Sin embargo, aquí tenemos a Pablo, tan lejano en el tiempo y tan próximo en la realidad; mostrándonos al verdadero Mesías. Al Cristo que él predica, al que encontró en el camino de Damasco y se adueñó de su vida, de forma singular.
- Un Cristo crucificado que desinstala a cuantos deciden seguirle.
- Un Cristo crucificado que nos muestra la salvación, no como obra humana llena de espectacularidad, sino como obra de Dios: pobre, humilde y… cautivadora.
Por eso la predicación de Pablo es valiente y decidida y muestra –sin ningún miedo- como el evangelio se opone frontalmente a lo que, judíos y griegos, reclaman.
El apóstol ha descubierto que la sabiduría y el poder salvador de Dios están en Cristo crucificado, donde el evangelizador puede percibir su debilidad y su absurdo, contemplando asombrado cómo, de todo eso que a nosotros nos parece negativo, Dios hace brotar la auténtica vida.
Pablo nos muestra que, la relación con el Señor, no es una dependencia mercantil de “compra y venta”, ni una relación de fuerza y poder… sino la antítesis de todo eso.
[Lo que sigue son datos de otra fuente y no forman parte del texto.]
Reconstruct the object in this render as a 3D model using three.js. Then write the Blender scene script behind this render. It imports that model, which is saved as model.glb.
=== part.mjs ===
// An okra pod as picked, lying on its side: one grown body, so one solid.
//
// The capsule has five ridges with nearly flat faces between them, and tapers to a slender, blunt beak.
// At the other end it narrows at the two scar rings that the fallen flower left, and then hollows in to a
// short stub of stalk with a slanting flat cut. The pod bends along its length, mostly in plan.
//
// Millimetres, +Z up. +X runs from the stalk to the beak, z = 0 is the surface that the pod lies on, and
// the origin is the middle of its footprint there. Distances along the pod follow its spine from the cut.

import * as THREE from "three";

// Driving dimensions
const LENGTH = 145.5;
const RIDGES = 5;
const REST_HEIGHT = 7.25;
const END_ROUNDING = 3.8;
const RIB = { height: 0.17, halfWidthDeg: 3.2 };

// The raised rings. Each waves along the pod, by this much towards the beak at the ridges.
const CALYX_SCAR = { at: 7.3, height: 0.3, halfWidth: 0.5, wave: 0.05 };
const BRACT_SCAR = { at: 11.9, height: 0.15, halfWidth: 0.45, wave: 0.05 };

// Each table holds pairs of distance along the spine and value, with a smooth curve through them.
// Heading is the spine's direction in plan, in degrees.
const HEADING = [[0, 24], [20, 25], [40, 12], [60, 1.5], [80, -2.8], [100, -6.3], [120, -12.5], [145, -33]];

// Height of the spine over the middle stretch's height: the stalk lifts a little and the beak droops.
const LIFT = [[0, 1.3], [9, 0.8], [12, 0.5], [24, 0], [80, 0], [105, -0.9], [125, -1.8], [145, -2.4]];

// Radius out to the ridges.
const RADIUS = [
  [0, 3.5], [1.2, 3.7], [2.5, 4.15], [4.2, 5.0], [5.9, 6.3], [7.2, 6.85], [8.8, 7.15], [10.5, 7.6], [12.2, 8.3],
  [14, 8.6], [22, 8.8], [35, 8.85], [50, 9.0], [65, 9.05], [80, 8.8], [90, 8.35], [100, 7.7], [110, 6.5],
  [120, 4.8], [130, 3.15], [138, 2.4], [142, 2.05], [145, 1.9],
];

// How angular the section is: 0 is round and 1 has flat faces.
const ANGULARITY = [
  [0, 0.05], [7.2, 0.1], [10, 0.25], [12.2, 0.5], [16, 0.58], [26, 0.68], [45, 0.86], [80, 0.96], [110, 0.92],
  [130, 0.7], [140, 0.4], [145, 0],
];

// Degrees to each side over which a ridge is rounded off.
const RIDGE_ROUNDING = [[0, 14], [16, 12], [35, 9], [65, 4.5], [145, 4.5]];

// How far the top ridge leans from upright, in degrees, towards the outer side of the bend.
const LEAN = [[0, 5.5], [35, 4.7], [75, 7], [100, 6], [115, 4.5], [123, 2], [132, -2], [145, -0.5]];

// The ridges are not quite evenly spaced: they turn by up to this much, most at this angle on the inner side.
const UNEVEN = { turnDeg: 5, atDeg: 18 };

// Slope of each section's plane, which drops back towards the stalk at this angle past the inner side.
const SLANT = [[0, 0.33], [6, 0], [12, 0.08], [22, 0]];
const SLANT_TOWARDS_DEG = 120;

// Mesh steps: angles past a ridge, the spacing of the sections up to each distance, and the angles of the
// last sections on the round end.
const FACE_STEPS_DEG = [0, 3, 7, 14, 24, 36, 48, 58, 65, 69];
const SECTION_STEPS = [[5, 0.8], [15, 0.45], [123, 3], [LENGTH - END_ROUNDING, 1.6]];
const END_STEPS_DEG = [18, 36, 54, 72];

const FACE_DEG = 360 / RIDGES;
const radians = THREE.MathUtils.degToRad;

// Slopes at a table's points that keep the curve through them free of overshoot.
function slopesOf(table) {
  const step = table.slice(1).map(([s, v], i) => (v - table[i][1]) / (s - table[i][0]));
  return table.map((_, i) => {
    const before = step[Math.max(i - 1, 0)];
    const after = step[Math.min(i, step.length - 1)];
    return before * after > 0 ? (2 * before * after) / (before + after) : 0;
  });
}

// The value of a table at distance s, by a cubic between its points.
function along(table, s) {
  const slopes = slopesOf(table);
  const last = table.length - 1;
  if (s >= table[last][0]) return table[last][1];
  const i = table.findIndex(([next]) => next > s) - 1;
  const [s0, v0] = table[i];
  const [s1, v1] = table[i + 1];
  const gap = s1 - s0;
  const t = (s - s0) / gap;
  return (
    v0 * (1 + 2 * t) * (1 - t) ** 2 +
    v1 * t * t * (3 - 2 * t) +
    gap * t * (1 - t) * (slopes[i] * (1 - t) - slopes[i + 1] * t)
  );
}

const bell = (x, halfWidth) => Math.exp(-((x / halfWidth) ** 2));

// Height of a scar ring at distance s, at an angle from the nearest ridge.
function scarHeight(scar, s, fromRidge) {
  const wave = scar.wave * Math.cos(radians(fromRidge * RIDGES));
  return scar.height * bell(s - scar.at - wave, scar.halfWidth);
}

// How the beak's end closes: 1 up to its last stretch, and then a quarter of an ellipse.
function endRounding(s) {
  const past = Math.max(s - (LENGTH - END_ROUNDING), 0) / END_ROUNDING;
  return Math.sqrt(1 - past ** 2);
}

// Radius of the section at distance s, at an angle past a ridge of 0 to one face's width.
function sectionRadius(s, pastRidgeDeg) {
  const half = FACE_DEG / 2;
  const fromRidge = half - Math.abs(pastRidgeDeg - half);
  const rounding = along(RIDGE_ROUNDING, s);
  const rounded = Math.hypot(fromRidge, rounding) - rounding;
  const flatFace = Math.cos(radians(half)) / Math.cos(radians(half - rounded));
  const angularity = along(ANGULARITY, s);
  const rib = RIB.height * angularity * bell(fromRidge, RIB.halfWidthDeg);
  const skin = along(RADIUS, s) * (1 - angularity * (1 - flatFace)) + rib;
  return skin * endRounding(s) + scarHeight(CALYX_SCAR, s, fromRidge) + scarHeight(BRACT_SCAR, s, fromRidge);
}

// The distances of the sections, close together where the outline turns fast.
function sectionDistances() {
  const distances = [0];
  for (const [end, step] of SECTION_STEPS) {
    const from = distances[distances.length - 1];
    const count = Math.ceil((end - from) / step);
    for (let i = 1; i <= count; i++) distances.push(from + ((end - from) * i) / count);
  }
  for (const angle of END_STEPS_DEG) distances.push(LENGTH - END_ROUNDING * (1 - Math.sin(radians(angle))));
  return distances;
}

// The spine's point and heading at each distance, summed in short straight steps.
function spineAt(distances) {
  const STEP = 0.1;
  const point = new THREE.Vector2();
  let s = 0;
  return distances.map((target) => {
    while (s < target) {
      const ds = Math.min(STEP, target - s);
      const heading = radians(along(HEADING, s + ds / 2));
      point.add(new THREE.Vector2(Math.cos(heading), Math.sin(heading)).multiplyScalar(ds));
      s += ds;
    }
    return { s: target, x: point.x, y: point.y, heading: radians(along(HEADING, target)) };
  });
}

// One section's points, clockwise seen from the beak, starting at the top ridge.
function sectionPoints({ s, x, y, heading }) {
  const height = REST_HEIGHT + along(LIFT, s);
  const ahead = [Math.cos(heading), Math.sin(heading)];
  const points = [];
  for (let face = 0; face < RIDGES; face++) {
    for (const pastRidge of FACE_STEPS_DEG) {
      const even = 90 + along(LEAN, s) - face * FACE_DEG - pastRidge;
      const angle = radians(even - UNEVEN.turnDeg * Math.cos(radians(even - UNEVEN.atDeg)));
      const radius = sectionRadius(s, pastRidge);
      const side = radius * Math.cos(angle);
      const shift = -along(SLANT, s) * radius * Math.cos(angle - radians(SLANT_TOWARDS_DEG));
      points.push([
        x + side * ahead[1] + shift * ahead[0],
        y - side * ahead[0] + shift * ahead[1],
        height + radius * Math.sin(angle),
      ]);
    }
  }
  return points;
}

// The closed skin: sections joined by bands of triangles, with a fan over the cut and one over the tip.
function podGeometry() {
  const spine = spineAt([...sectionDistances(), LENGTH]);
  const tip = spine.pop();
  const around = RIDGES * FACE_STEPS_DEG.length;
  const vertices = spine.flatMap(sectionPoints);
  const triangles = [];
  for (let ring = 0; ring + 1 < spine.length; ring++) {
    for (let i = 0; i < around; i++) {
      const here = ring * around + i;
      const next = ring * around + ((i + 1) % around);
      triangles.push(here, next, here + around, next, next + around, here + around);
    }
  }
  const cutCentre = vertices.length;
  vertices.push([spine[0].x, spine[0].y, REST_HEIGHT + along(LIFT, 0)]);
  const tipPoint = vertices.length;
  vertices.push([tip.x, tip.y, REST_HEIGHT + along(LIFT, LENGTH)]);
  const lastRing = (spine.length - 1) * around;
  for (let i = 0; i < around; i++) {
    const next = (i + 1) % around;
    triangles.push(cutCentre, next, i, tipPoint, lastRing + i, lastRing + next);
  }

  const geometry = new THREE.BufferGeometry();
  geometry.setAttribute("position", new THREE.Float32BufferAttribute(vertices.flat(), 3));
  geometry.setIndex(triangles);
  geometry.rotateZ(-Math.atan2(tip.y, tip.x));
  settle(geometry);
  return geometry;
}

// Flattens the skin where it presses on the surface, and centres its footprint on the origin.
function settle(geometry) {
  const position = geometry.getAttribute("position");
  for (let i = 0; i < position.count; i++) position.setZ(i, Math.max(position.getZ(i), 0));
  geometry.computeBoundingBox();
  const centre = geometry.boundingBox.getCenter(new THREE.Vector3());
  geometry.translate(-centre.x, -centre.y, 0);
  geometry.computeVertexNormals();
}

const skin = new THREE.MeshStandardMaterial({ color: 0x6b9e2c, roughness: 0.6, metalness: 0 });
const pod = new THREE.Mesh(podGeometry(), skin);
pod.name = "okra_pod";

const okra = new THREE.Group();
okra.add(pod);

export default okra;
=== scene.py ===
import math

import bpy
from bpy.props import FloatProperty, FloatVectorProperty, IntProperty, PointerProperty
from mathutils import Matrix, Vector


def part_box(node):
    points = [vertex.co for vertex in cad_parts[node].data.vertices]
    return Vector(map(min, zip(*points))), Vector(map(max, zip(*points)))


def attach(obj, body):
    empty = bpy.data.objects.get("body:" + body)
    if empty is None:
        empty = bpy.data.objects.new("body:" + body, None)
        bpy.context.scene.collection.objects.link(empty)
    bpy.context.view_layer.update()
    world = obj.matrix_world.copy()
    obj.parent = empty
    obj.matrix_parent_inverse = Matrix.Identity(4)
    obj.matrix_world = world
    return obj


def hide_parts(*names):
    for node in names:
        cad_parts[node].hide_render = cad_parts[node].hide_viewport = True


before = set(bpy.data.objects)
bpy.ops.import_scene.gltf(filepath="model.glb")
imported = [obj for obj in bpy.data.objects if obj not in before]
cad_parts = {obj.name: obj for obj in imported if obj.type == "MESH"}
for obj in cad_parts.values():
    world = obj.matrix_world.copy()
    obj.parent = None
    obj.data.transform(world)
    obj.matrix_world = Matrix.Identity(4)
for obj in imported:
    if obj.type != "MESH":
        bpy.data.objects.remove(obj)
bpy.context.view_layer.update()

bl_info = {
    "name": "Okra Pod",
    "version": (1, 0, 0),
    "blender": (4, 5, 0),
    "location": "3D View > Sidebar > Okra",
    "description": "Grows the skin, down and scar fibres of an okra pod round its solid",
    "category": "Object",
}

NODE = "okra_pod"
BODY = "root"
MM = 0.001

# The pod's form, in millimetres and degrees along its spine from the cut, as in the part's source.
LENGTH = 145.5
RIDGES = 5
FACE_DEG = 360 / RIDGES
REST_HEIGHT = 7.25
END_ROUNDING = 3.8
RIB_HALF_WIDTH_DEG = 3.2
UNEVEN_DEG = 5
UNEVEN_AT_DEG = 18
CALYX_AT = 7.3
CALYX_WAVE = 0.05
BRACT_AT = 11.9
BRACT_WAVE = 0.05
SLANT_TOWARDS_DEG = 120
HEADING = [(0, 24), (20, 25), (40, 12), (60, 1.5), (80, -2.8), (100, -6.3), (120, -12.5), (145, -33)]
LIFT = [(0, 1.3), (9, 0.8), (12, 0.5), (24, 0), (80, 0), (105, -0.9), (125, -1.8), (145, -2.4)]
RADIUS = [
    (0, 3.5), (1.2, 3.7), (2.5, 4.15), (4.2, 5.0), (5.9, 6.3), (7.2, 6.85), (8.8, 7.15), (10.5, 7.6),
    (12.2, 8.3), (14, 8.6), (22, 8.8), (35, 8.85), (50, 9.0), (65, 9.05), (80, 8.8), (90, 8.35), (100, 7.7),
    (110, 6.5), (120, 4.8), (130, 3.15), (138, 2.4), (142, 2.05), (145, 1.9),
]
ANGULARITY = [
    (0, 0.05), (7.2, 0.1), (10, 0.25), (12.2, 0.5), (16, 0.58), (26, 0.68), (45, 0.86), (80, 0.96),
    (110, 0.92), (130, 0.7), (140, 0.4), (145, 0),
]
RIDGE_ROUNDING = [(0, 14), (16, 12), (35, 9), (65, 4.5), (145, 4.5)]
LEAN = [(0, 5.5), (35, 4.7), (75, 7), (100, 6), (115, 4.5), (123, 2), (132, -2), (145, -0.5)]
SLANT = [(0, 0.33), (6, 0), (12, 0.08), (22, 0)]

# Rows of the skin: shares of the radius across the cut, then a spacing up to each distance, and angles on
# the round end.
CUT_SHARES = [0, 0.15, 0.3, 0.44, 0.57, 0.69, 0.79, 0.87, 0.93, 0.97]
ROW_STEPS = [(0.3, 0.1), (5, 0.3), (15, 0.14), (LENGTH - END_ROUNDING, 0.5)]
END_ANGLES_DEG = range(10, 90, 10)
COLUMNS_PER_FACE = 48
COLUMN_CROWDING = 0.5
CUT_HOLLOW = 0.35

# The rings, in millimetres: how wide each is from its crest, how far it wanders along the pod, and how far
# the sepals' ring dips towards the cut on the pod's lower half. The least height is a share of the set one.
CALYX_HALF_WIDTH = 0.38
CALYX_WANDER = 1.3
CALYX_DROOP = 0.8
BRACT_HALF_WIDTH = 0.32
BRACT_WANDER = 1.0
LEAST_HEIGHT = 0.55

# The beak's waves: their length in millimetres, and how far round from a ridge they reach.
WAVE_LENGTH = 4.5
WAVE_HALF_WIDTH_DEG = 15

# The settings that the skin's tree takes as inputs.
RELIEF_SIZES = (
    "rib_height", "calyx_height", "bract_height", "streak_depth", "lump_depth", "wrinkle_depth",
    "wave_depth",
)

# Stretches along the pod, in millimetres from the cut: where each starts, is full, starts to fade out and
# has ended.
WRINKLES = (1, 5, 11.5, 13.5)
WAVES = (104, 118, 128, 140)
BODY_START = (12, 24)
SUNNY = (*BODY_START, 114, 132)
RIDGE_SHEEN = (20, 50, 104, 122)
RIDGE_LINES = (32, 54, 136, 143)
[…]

El apóstol quiere recordarnos que, lo que da valor a la fe no puede atribuirse a ningún ser humano, sólo a la fuerza de Dios, plasmada en Jesús de Nazaret que vino a traernos la Buena Noticia. Él mensaje liberador que rompe cualquier expectativa humana, para proyectarse más allá de nuestras propias conquistas.
Pablo nos invita hoy, a dejar de creer en la persona autosuficiente que sólo piensa en sí misma, para acercarnos al verdadero y auténtico Dios, que ha hecho de la Cruz un medio de santificación que, nos une a todos en:
- Un mismo evangelio.
- Un mismo bautismo.
- Un mismo pan.
- Una misma fe.
- Y un mismo Señor.
Ahora sí, ahora ya podemos preguntarnos, y para nosotros:
¿QUÉ SIGNIFICA EL TEMPLO?
Jesús, quiere llegar al templo para encontrarse con Dios y se encuentra con gente que, en lugar de buscar a Dios mercadea con él. Y Jesús siente un inmenso dolor. No puede consentir que hagan eso en la casa de su Padre.
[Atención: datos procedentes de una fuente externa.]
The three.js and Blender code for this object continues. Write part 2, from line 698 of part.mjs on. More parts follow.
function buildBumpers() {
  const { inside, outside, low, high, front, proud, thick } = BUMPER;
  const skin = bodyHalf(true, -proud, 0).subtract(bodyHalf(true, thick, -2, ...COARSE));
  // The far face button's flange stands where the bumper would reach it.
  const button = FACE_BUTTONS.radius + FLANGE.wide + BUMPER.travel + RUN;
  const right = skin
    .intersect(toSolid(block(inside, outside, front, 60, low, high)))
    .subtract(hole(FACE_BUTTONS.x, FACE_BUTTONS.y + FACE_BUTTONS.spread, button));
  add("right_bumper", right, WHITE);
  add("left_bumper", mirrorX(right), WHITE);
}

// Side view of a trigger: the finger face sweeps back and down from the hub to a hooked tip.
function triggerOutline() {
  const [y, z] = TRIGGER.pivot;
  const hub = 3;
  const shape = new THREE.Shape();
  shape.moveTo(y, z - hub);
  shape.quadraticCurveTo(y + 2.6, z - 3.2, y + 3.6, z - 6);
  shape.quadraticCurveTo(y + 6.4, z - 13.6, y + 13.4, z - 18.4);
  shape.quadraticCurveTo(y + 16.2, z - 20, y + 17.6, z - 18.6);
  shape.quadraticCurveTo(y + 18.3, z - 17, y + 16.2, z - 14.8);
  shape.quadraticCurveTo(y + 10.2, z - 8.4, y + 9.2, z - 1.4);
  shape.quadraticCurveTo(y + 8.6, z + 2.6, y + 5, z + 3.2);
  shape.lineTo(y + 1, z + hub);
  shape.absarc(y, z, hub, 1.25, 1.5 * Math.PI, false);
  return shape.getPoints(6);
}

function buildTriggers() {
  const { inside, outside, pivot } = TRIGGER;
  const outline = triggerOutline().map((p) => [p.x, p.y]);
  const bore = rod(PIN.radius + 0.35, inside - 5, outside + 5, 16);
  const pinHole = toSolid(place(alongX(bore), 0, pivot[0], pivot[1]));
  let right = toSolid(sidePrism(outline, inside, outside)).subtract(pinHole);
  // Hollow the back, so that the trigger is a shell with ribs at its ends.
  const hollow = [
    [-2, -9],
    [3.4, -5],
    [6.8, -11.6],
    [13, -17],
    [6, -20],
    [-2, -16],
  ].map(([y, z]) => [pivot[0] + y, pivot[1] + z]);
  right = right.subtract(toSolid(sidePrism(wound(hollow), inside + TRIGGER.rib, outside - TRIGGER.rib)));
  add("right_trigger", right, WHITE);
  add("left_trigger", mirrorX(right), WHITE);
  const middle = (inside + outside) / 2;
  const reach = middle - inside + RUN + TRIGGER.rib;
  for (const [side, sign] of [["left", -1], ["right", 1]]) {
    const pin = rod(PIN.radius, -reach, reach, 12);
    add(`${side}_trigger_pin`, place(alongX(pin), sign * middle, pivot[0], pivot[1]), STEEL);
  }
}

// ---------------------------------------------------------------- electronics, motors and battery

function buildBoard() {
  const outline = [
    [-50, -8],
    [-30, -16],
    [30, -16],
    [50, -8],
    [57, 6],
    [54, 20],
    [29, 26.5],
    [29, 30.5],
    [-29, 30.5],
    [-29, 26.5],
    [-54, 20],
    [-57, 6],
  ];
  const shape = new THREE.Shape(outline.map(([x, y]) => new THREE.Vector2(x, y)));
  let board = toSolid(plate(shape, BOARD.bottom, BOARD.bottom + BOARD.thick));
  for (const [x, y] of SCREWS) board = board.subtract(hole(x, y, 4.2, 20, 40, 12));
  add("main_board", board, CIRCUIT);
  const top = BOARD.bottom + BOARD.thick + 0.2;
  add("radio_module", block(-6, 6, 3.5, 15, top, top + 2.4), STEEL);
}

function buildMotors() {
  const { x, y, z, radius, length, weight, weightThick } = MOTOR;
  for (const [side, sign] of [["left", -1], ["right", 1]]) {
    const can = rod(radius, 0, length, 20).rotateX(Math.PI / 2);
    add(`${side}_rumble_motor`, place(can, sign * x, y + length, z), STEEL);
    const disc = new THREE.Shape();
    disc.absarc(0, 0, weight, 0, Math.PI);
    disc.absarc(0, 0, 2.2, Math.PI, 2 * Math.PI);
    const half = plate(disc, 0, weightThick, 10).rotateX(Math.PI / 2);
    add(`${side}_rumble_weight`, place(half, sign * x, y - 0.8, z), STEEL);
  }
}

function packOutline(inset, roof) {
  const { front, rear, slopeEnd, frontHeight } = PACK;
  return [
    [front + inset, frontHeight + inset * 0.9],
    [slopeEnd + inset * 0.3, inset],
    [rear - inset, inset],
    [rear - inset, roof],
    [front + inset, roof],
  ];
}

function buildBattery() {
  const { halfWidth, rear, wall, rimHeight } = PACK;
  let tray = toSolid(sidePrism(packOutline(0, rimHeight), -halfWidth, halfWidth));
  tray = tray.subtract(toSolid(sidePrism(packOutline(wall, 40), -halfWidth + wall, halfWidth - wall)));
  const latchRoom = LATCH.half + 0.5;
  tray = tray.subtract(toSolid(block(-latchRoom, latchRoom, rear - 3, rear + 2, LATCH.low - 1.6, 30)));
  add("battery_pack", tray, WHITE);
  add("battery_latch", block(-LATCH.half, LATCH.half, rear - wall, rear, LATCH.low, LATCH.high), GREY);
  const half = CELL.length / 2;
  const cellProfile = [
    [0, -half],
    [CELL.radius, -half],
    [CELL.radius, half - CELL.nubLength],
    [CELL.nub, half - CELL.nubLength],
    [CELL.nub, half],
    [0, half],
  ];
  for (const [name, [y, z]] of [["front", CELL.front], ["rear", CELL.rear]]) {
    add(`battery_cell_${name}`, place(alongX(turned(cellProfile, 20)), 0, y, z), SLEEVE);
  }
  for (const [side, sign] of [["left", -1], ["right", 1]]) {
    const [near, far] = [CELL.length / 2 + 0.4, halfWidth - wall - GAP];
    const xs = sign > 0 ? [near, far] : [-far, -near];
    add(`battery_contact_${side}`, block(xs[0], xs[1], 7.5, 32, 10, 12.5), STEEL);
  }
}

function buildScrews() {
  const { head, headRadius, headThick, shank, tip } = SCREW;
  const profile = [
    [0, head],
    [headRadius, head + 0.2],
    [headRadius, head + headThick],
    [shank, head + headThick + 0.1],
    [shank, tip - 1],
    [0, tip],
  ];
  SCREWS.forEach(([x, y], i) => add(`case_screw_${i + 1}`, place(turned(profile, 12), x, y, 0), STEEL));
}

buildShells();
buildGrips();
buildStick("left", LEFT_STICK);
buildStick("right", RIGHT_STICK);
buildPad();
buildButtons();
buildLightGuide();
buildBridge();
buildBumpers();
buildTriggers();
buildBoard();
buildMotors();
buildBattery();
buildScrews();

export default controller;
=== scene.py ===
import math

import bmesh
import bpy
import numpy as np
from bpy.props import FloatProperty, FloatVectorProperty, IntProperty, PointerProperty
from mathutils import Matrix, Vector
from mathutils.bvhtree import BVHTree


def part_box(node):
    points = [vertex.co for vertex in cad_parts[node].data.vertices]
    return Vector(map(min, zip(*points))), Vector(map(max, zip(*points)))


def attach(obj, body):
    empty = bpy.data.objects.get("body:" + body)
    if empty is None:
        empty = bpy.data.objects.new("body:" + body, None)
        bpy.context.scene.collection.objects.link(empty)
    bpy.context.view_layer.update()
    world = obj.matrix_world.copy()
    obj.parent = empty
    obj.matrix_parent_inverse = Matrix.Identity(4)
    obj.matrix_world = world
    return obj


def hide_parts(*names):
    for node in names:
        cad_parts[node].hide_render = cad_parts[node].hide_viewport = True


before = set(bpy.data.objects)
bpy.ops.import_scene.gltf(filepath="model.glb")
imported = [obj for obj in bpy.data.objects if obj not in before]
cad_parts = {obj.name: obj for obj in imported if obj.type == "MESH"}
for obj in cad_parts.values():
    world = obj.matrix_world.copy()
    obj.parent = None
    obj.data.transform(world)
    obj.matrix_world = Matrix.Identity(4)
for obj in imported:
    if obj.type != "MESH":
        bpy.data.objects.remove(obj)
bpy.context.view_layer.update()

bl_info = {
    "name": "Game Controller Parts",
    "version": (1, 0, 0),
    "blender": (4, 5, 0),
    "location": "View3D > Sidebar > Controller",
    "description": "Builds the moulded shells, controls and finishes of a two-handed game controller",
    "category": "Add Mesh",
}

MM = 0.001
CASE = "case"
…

Veamos como Jesús, en esa precisa ocasión, llama Padre a Dios. Y nosotros ¿lo sentimos como Padre?
Porque esta una de las condiciones indispensables para un evangelizador; concienciarse de que, el verdadero templo no es un edificio de piedra, sino el corazón de cada persona a la que intenta evangelizar.
El Templo De Dios no es un edificio –más o menos suntuoso-, sino el fondo, el interior la persona; de ahí que el nuevo Templo de Dios sea su Hijo, el Mesías, Cristo Jesús al que la semana pasada nos invitaba a escuchar, desde el Monte de la Transfiguración.
Aquel al que fuimos capaces de decirle al verlo transfigurado:
Me sedujiste, Señor, y me dejé seducir. Venciste las resistencias de mi corazón, como la luz vence la oscuridad de la noche. Me sedujiste, Señor y quiero entrar en un proceso de conversión.
Ayúdame a no olvidarme, de que en Ti: vivo, me muevo y existo; para que pueda seguir repitiendo: Me sedujiste, Señor y me dejé seducir.